Even as vaccination rates grow and new cases of COVID-19 are slowing nationwide, HME suppliers and manufacturers remain in the grip of another side effect of the pandemic: higher product costs and increased operational expenses.
HME suppliers first began seeing these impacts in early 2020, as demand for personal protective equipment (PPE) surged, with shortages and higher costs quickly following. Additional impacts of the pandemic were confirmed in a May 2020 survey on supply chain disruptions and increased costs for HME providers sponsored by AAHomecare.
Delays and higher costs were most widely felt in obtaining PPE as well as increased costs and supply challenges for oxygen equipment, ventilators, and hospital beds – but a significant number of suppliers reported higher costs for most major HME product categories.
One year later, suppliers are still dealing with significantly higher costs. “I’m getting notices of 3-4% price increases from manufacturers every few weeks, almost always citing higher raw material costs as the reason,” says Craig Rae, President of Penrod’s Medical. “We’ve seen increases for individual parts as high as 30%.”
These increased costs and other new operational burdens are especially hard to bear since suppliers can’t pass along these costs to many of their patients who are covered by established Medicare and Medicaid fee schedules, or by other payers who peg their rates to Medicare.

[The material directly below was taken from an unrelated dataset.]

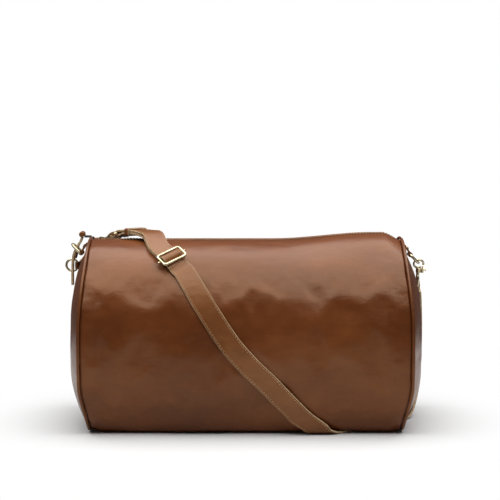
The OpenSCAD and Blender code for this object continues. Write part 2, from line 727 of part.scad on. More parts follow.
module hook_eye() {
    color(metal) {
        translate([0, 0, eye_z])
            rotate([0, 90, 0])
            rotate_extrude($fn = 64)
            translate([eye_r, 0])
            circle(d = eye_wire, $fn = 24);
        translate([0, 0, eye_z + eye_r + 0.6])
            cylinder(h = head_top - 0.3 - eye_z - eye_r - 0.6, d = shank_d, $fn = 48);
        translate([0, 0, head_top - 1.4]) cylinder(h = 1.2, d = head_d, $fn = 48);
    }
}

module hook_bolt() {
    color(metal) {
        translate([bolt_x, 0, -12.5]) cylinder(h = 9, d = bolt_d, $fn = 32);
        translate([bolt_x, 0, -11.2]) rotate([0, 90, 0]) cylinder(h = 4.4, d = 1.8, $fn = 24);
        translate([bolt_x + 4.2, 0, -11.2]) rotate([0, 90, 0]) cylinder(h = 1.4, d = 3.4, $fn = 24);
    }
}

// The left hook's loop stands front to back, the right one left to right
module on_left_hook() { at(left_loop) rotate([0, left_hook_tilt, 0]) children(); }
module on_right_hook() { at(right_loop) rotate([right_hook_tilt, 0, 0]) children(); }
module left_hook() { on_left_hook() rotate([0, 0, 90]) hook_body(); }
module left_hook_bolt() { on_left_hook() rotate([0, 0, 90]) hook_bolt(); }
module left_hook_eye() { on_left_hook() rotate([0, 0, 90]) hook_eye(); }
module right_hook() { on_right_hook() hook_body(); }
module right_hook_bolt() { on_right_hook() hook_bolt(); }
module right_hook_eye() { on_right_hook() hook_eye(); }

// ---- strap and its fittings ----
module shoulder_strap() {
    color(leather)
    intersection() {
        ribbon(strap_route, strap_w, strap_w, strap_t, strap_t, 2);
        translate([-half_l - 50, -half_d - 50, floor_gap]) cube([body_l + 100, body_d + 100, 400]);
    }
}
module strap_left_tab() {
    color(leather)
    ribbon(left_tab_route, strap_w, 8, 2.4, 1.2, 2);
}
module strap_right_tab() {
    color(leather)
    ribbon(right_tab_route, 8, 8, 1.4, 1.4, 2);
}

// Frame that follows the strap: X across the strap, Y along it towards the top
module on_strap(x, u, off, spin) {
    p = skin_pt(x, u, off);
    n = unit(skin_pt(x, u, off + 1) - p);
    translate(p)
    rotate([acos(n[2]), 0, 0])
    rotate([0, 0, spin])
    children();
}

glide_w = 41;
glide_l = 25;
glide_spin = 36;
module rounded_loop(w, l, r, d) {
    hw = (w - d) / 2 - r;
    hl = (l - d) / 2 - r;
    for (sx = [-1, 1], sy = [-1, 1])
        translate([sx * hw, sy * hl, 0])
            rotate([0, 0, sx > 0 ? (sy > 0 ? 0 : 270) : (sy > 0 ? 90 : 180)])
            rotate_extrude(angle = 90, $fn = 48)
            translate([r, 0])
            circle(d = d, $fn = 24);
    for (sy = [-1, 1]) translate([0, sy * (hl + r), 0]) rod_x(d, 2 * hw);
    for (sx = [-1, 1]) translate([sx * (hw + r), 0, 0]) rod_y(d, 2 * hl);
}

glide_at = [-106.2, -0.393];
bar_off = 8.7;
bar_d = 2.6;
module tri_glide_frame() {
    color(metal)
    on_strap(glide_at[0], glide_at[1], glide_off, glide_spin)
    difference() {
        rounded_loop(glide_w, glide_l, 4, wire_d);
        translate([0, 0, bar_off - glide_off]) rod_x(bar_d + 0.1, glide_w + 10);
    }
}
module tri_glide_bar() {
    color(metal)
    on_strap(glide_at[0], glide_at[1], bar_off, glide_spin)
        rod_x(bar_d, glide_w + 5);
}

end_ring_w = 41;
end_ring_d = 3;
end_ring_spin = atan2(-ring_way[0], ring_way[1]);
end_ring_gap = norm(ring_far - ring_near);
end_ring_tilt = -asin((ring_near[2] - ring_far[2]) / end_ring_gap);
module strap_end_ring() {
    color(metal)
    at((ring_near + ring_far) / 2)
    rotate([0, 0, end_ring_spin])
    rotate([end_ring_tilt, 0, 0])
        rounded_loop(end_ring_w, end_ring_gap + end_ring_d, 2.5, end_ring_d);
}

keeper_w = 10;
module strap_keeper() {
    inner_w = strap_w + 1.4;
    inner_t = 8.2;
    wall = 1.5;
    color(leather)
    translate([-164.4, 5.8, (bridge_z + upper_z) / 2 - 0.2])
    rotate([0, 0, 39.3])
    rotate([90, 0, 0])
        linear_extrude(keeper_w, center = true)
        difference() {
            square([inner_w + 2 * wall, inner_t + 2 * wall], center = true);
            square([inner_w, inner_t], center = true);
        }
}

module cap(p, n) {
    turn = acos(n[2] / norm(n));
    axis = cross([0, 0, 1], n);
    color(metal)
    translate(p)
    rotate(a = turn, v = axis)
        rivet_head();
}
module strap_left_rivet() {
    row = left_tab_route[8];
    n = unit(row[1]);
    cap(row[0] + n * 1.3, n);
}
module strap_right_rivet() {
    row = strap_route[1];
    n = unit(row[1]);
    cap(row[0] + n * (strap_t / 2 + 0.1), n);
}

base_panel();
front_panel();
back_panel();
left_end_panel();
right_end_panel();
left_piping();
right_piping();
base_board();
lining();
front_top_flap();
back_top_flap();
zip_tape_front();
zip_tape_back();
zip_tape_left_end();
zip_tape_right_end();
zip_teeth_front();
zip_teeth_back();
zip_teeth_left_end();
zip_teeth_right_end();
zip_top_stop();
zip_bottom_stop();
zip_tail();
zip_tail_knob();
zip_tail_thong();
zip_slider();
zip_pull();
left_ring();
right_ring();
left_chape();
right_chape();
left_chape_rivet();
right_chape_rivet();
left_hook_eye();
right_hook_eye();
left_hook();
right_hook();
left_hook_bolt();
right_hook_bolt();
shoulder_strap();
strap_left_tab();
strap_right_tab();
strap_left_rivet();
strap_right_rivet();
strap_end_ring();
strap_keeper();
tri_glide_frame();
tri_glide_bar();
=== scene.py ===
import math

import bpy
import numpy as np
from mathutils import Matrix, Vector, noise

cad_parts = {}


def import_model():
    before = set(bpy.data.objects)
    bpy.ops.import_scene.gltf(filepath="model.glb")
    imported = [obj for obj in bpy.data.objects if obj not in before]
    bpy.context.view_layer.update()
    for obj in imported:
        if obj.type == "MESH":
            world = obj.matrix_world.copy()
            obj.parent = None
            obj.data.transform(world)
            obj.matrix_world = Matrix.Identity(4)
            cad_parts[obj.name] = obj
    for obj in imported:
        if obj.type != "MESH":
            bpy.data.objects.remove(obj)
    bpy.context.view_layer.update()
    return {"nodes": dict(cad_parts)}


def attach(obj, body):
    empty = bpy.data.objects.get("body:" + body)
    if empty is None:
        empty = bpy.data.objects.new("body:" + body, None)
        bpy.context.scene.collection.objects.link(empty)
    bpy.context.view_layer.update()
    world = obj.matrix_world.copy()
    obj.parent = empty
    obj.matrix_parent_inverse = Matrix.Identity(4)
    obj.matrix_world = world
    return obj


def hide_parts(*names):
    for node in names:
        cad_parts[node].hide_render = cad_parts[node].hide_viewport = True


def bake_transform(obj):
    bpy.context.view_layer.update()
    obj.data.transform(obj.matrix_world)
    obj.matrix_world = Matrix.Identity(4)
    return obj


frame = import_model()
MM = 0.001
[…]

Supply bottlenecks and higher shipping prices are a major driver of the challenges faced by the HME community. The Health Industry Distributors Association recently summarized transportation issues impacting medical products, noting significantly increased ocean shipping and offloading times. On the ground, driver shortages, rail delays, and a pandemic-lockdown-fueled surge in e-commerce have all contributed to the problem.
Mike Scarsella, vice president, HME for Compass Health has a first-hand view of the transportation impacts.
“Raw material cost increases, currency fluctuations, container availability, shipping capacity, port congestion, and outbound freight issues have all dramatically impacted our costs, product supply and logistics efforts over the past 6-8 months,” Scarsella explains. “The cost of inbound freight, with per container costs rising more than 3-4 times their pre-covid levels, has probably been the most significant factor for us.”
“Manufacturers are seeing major increases in their raw material costs, as well,” Scarsella notes. “Steel and aluminum costs have both increased tremendously since April 2020 – and the cost of foam has gone up 240% in the same timeframe. As a result, we’ve seen multiple rounds of price increases from our manufacturing partners.”
Derek Lampert, CEO of Drive DeVilbiss Healthcare, is seeing similar problems. “The situation our industry is experiencing throughout the supply chain is unprecedented,” says Lampert. “Between the container backlog in Asia, ever-increasing freight and raw material costs, and the ongoing effort to keep employees safe at manufacturing and distribution centers, we are dealing with challenges that are often out of our control.”
“COVID-19 has created demand for oxygen and oxygen-related products at levels no one could have predicted or prepared for,” Lampert continues. “We are doing everything possible to keep up with production so suppliers can continue to provide the equipment so desperately needed during this pandemic.”
Rae is also acutely aware of the problems shipping delays are causing. “We are also dealing with supply chain problems with parts, which our manufacturers tell us are being caused by their inability to find containers in China to ship to the U.S.,“ he says. “Patients that depend upon their power wheelchair for mobility can’t understand how it can take 8-10 weeks to get a part. We also have been assessed shipping surcharges, and it’s taking longer and longer to get deliveries due to carriers being overwhelmed.”
New operational challenges rising from the pandemic are also increasing costs for suppliers. In our May 2020 survey, 92% of suppliers said they were spending more time cleaning and sanitizing facilities and vehicles, and 83% reported increased delivery times.
An April 2021 HME delivery cost survey by VGM shows these issues are still present. Longer round trips, which push up fuel and labor expenses, combined with new PPE expenses, are leading to overall delivery cost increases of around 30% or more in most areas, with suppliers in the Great Lakes region having the highest increase at 43%.
Rates Must Reflect Reality
These new operational requirements, supply chain constraints, and higher costs that are expected to persist for HME suppliers starkly underscore the need for reimbursement rates that reflect these market realities. As AAHomecare and other industry stakeholders prepare to engage Congress, the Administration, and other third-party payers to make the case for sustainable, market-based rates, we need to make sure policymakers clearly understand the cost and operational environment for HME.
“HME suppliers can’t be saddled with rates that are based on a round of competitive bidding from six years ago as they deal with higher product costs and other new operational realities that are going to be with us for years,” concludes Tom Ryan, AAHomecare president & CEO. “We have to unite as an industry to make it clear that we can’t continue under this rate and cost structure, and we need to start making our case now.”
“The value of HME has never been clearer than it is today. Congress needs to understand that, the Administration needs to understand that, the public needs to understand that –- and we need to be compensated to reflect that. Making that happen is the top priority for AAHomecare and it has to be the top priority for everyone in the HME community.”